In principio furono i Deep Purple. L’ennesimo litigio tra Blackmore e Gillan per chi dovesse vestire i panni della primadonna del gruppo vide prevalere il primo, e tanti saluti al vocalist più capriccioso di tutta la storia della musica. Al suo posto un giovanottone biondo, fluente chioma altezza spalle, stile angelo vendicatore e una profonda voce da bluesman: David Coverdale con i Purple incide l’ottimo Burn e il meno fortunato Come Taste The Band. Quindi saluta, perché il maniacale perfezionismo di Blackmore sta facendo saltare i nervi anche a lui, l’emblema della pazienza. Separazione consensuale, si direbbe, senza i tumulti che portarono Gillan a sbattere la porta, ma sempre di separazione si trattò. E qui finisce il primo capitolo, quello dedicato ai Deep.
Quindi vennero i Whitesnake: grazie proprio a Coverdale che, ispirato dai DP, si era messo in testa di creare una blues band che sapesse strizzare l’occhio al dilagante hard-rock, senza degenerare. Qualche album tra il più che sufficiente, il discreto e il buono meno meno, quindi questo gioiello : Trouble, anno di grazia 1978.
La miglior produzione del Serpente Bianco: tutto funziona a meraviglia, a cominciare neanche a dirlo da Coverdale, che offre una prestazione canora di livello formidabile in tutti e nove i pezzi cantati.
Ma il motivo per cui i fans di David e soci ascoltano e riascoltano Trouble più di Saints And Sinners, tanto per citare un altro ottimo lavoro dei Whitesnake, lo si individua nella formidabile gara di bravura tra i responsabili della sezione ritmica: basso (Neil Murray) e batteria (David Dowle) inscenano fin dal primo brano una sorta di vicendevole inseguimento, rincorrendosi, scattando in avanti a turno, riprendendosi, tornando uno di fianco all’altro con impeccabile puntualità. Un botta e risposta che il resto della band sembra approvare senza drammi, accettando periodicamente, all’interno della quarantina di minuti di durata del disco, anche di uscire di scena, lasciando la ribalta ai colleghi. Non importa se alle tastiere c’è un Signore di nome Jon Lord, altro ex Purple che non ha la prosopopea di Gillan e Blackmore e che, quindi, con l’umiltà di un semplice operaio, si accontenta di timbrare semplicemente il cartellino dell’ordinario.
Ma dire che tastiere e chitarre – ben due, con Bernie Marsden e Micky Moody a farle miagolare – in Trouble facciano solo da contorno significherebbe ridurre la grandezza di un disco impostato proprio sulla perfetta commistione dei sound individuali: se avete voglia di divertirvi e volete una prova a quanto appena detto, The Time Is Right To Love e l’hendrixiana Free Flight; la title-track, la strumentale Belgian Tom’s Hat Trick e Don’t Mess With Me o Take Me With You qualora vi interessi fare un po’ di più sul serio.
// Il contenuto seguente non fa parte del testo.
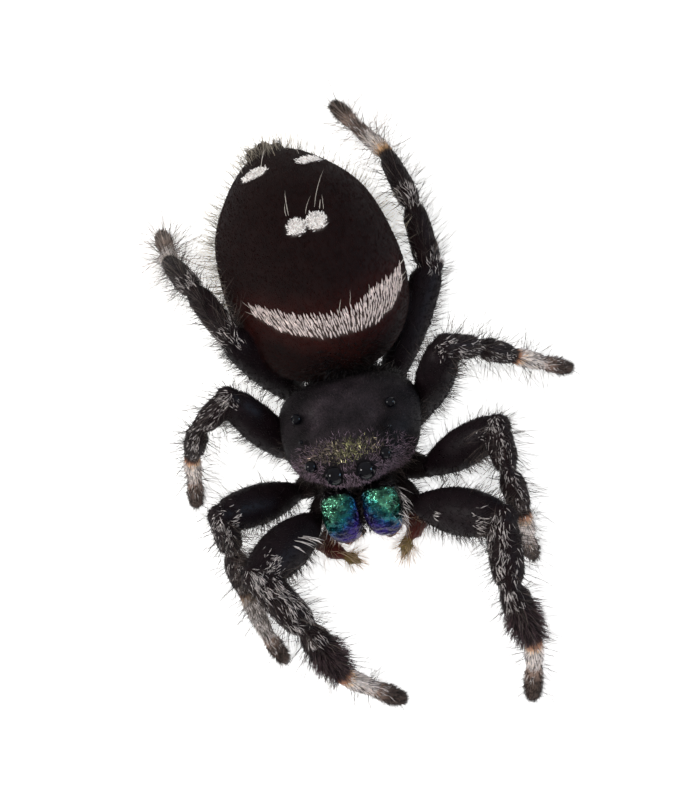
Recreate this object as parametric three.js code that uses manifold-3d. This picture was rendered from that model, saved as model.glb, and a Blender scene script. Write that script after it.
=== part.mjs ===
// A bold jumping spider standing on its eight feet, at life size.
// Millimetres, +Z up. The face looks along -Y, and the spider's own left is +X.
import * as THREE from 'three';
import { mergeVertices } from 'three/addons/utils/BufferGeometryUtils.js';
import Module from 'manifold-3d';

const wasm = await Module();
wasm.setup();

// ---- Driving sizes ----
const seam = 0.03;
const carapace = { length: 5.9, width: 5.15, top: 2.05, margin: -0.45 };
const headHeight = 2.35;
const headPitch = 15;
const sternum = { length: 3.6, width: 1.8, bottom: -1.4, middle: -0.35 };
const abdomen = { length: 8.9, width: 6.25, height: 5.2, yaw: 12.5, centre: [-0.72, 6.08, 3.2] };
const chelicera = { length: 2.05, width: 1.34, depth: 1.25, tilt: 25, apart: 1.38 };
const footHeight = 0.22;

// Pairs of eyes: half the distance between the two, then along and above the head, and the radius.
const eyePairs = {
  eye_front: { place: [0.53, -2.74, 1.42], radius: 0.34 },
  eye_side: { place: [1.27, -2.34, 1.6], radius: 0.2 },
  eye_small: { place: [1.5, -1.45, 1.84], radius: 0.08 },
  eye_back: { place: [1.6, -0.5, 1.87], radius: 0.18 },
};

// Each pair of legs, front to back: where the coxa leaves the sternum and where the femur is
// hinged to it, both from the middle of the head, then [length, start radius, belly] by segment.
const legPairs = {
  1: {
    root: [0.85, -1.65],
    hip: [1.68, -2.72],
    femur: [3.8, 0.44, 0.28],
    patella: [2.3, 0.55, 0.06],
    tibia: [2.05, 0.54, 0.2],
    metatarsus: [1.45, 0.36, -0.02],
    tarsus: [0.95, 0.29, 0.04],
    tip: 0.28,
  },
  2: {
    root: [0.95, -0.75],
    hip: [2.2, -1.33],
    femur: [3.5, 0.42, 0.22],
    patella: [1.55, 0.48, 0.04],
    tibia: [1.75, 0.43, 0.08],
    metatarsus: [1.6, 0.34, 0],
    tarsus: [0.85, 0.27, 0.03],
    tip: 0.26,
  },
  3: {
    root: [0.95, 0.25],
    hip: [2.3, 0.28],
    femur: [3.4, 0.42, 0.2],
    patella: [1.4, 0.46, 0.03],
    tibia: [1.6, 0.41, 0.06],
    metatarsus: [1.55, 0.33, 0],
    tarsus: [0.85, 0.27, 0.03],
    tip: 0.26,
  },
  4: {
    root: [0.85, 1.1],
    hip: [1.94, 2.55],
    femur: [4.25, 0.43, 0.18],
    patella: [2.25, 0.49, 0.03],
    tibia: [2.7, 0.43, 0.05],
    metatarsus: [2.6, 0.33, -0.02],
    tarsus: [1.3, 0.27, 0.03],
    tip: 0.26,
  },
};

// The stance in degrees: [turn, lift] of each segment. Turn is 0 ahead and 90 to the spider's left.
// A leg whose coxa swings out of line has a hip of its own.
const stance = {
  l1: { femur: [60, 27], patella: [1, -6], tibia: [10, -42], metatarsus: -21, tarsus: [-21, -48] },
  r1: { femur: [-35, 37], patella: [36, -26], tibia: [31, -41], metatarsus: 69, tarsus: [73, -44] },
  l2: { femur: [90, 39], patella: [9, 0], tibia: [7, -54], metatarsus: -24, tarsus: [4, -75] },
  r2: { femur: [-57, 42], patella: [-25, -64], tibia: [10, -48], metatarsus: 18, tarsus: [26, -43] },
  l3: {
    hip: [2.36, 1.07], femur: [124, 63], patella: [98, -40], tibia: [87, -50], metatarsus: 96, tarsus: [84, -40],
  },
  r3: { femur: [-125, 58], patella: [-66, -20], tibia: [-57, -61], metatarsus: -59, tarsus: [-18, -51] },
  l4: {
    hip: [1.16, 2.32], femur: [150, 16], patella: [185, 16], tibia: [196, -14], metatarsus: 210, tarsus: [210, -23],
  },
  r4: { femur: [-123, 66], patella: [-151, -1], tibia: [-152, -33], metatarsus: -163, tarsus: [-164, -38] },
};

// Palps: the bends of each from its root to its tip, in the stance, and the radius at each bend.
const palpBends = {
  left: [[0.45, -2.4, 1.55], [1.68, -3.35, 1.4], [1.2, -3.7, 1.25], [0.95, -4.15, 1.0]],
  right: [[-0.45, -2.4, 1.55], [-1.75, -3.45, 1.35], [-1.0, -3.93, 1.2], [-0.62, -4.12, 1.0]],
};
const palpRadii = [0.26, 0.27, 0.27, 0.27];

// ---- Materials ----
const coat = new THREE.Color(0.035, 0.024, 0.024);
const finishes = {
  coat: { color: coat, roughness: 0.85, metalness: 0 },
  shell: { color: new THREE.Color(0.05, 0.048, 0.055), roughness: 0.45, metalness: 0 },
  leg: { color: new THREE.Color(0.04, 0.03, 0.032), roughness: 0.4, metalness: 0 },
  foot: { color: new THREE.Color(0.3, 0.2, 0.16), roughness: 0.7, metalness: 0 },
  jaw: { color: new THREE.Color(0.02, 0.3, 0.22), roughness: 0.25, metalness: 0.7 },
  fang: { color: new THREE.Color(0.16, 0.05, 0.03), roughness: 0.3, metalness: 0 },
  eye: { color: new THREE.Color(0.01, 0.01, 0.014), roughness: 0.05, metalness: 0 },
};

// ---- Solids ----
const spider = new THREE.Group();
const radians = THREE.MathUtils.degToRad;
const smooth = THREE.MathUtils.smoothstep;
const mix = THREE.MathUtils.lerp;

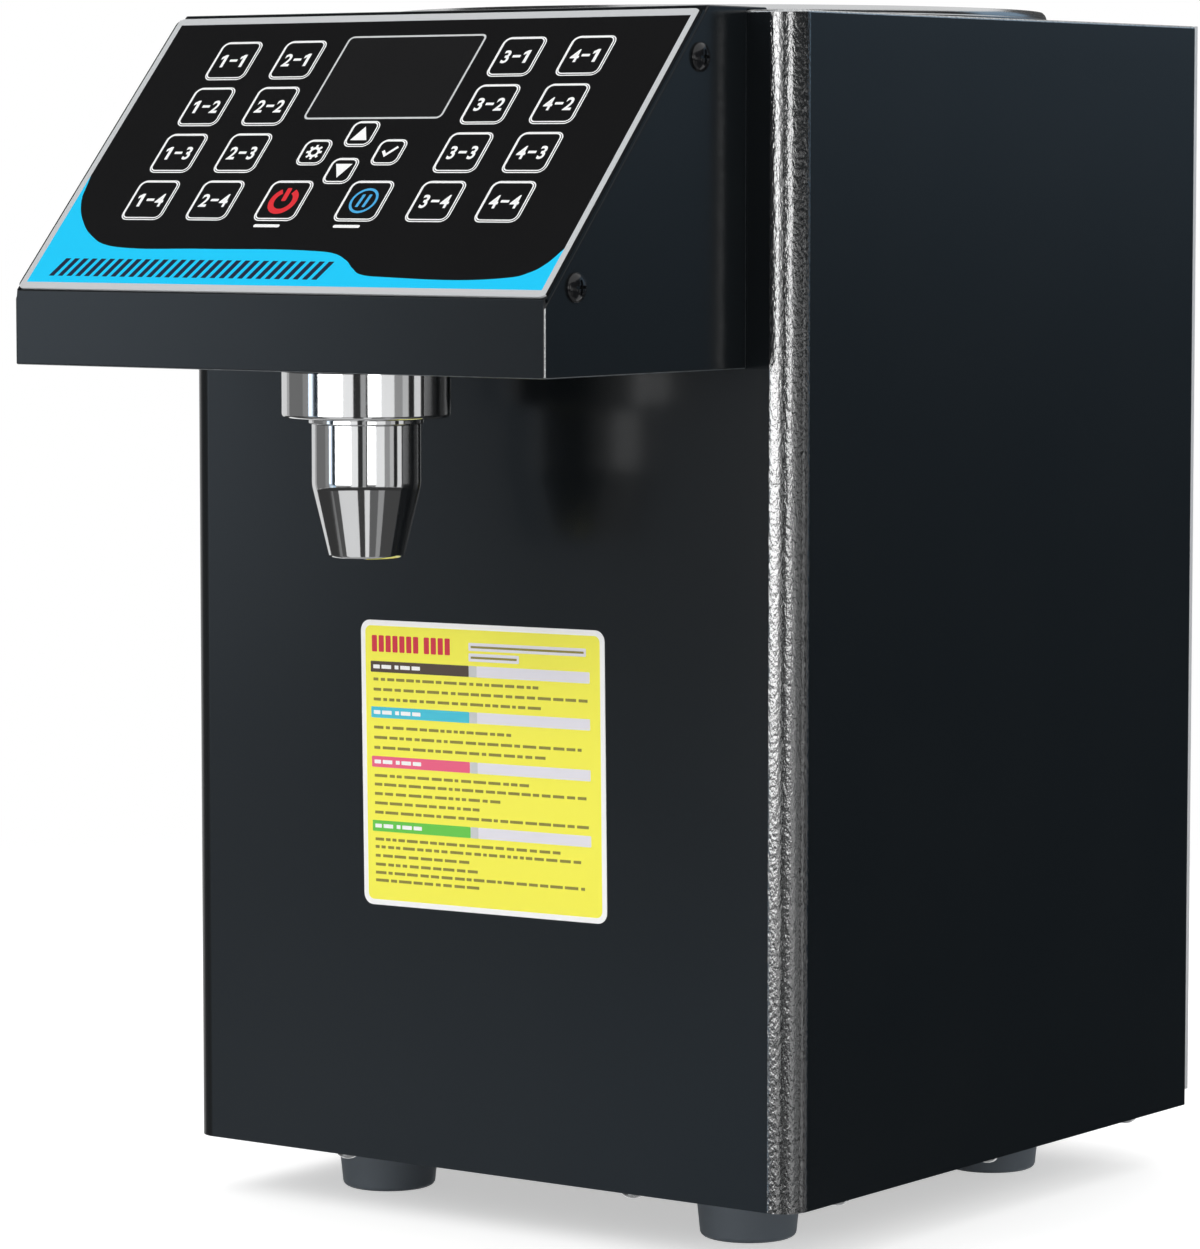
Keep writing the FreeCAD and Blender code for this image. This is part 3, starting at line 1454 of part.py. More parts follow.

Un mosaico uniforme di genialità e classe, raffinatezza e perizia, in cui tutti fanno egregiamente il loro, senza disturbare l’ascoltatore con eccessivi sfoggi di tecnica: un disco che finisce troppo presto e che sembra quasi peccaminoso rimettere nel lettore dopo l’ultima nota, quasi si temesse di non riuscire a raggiungere lo stesso picco di inebriamento dell’ascolto appena terminato. Provateci, invece: risultato positivo garantito.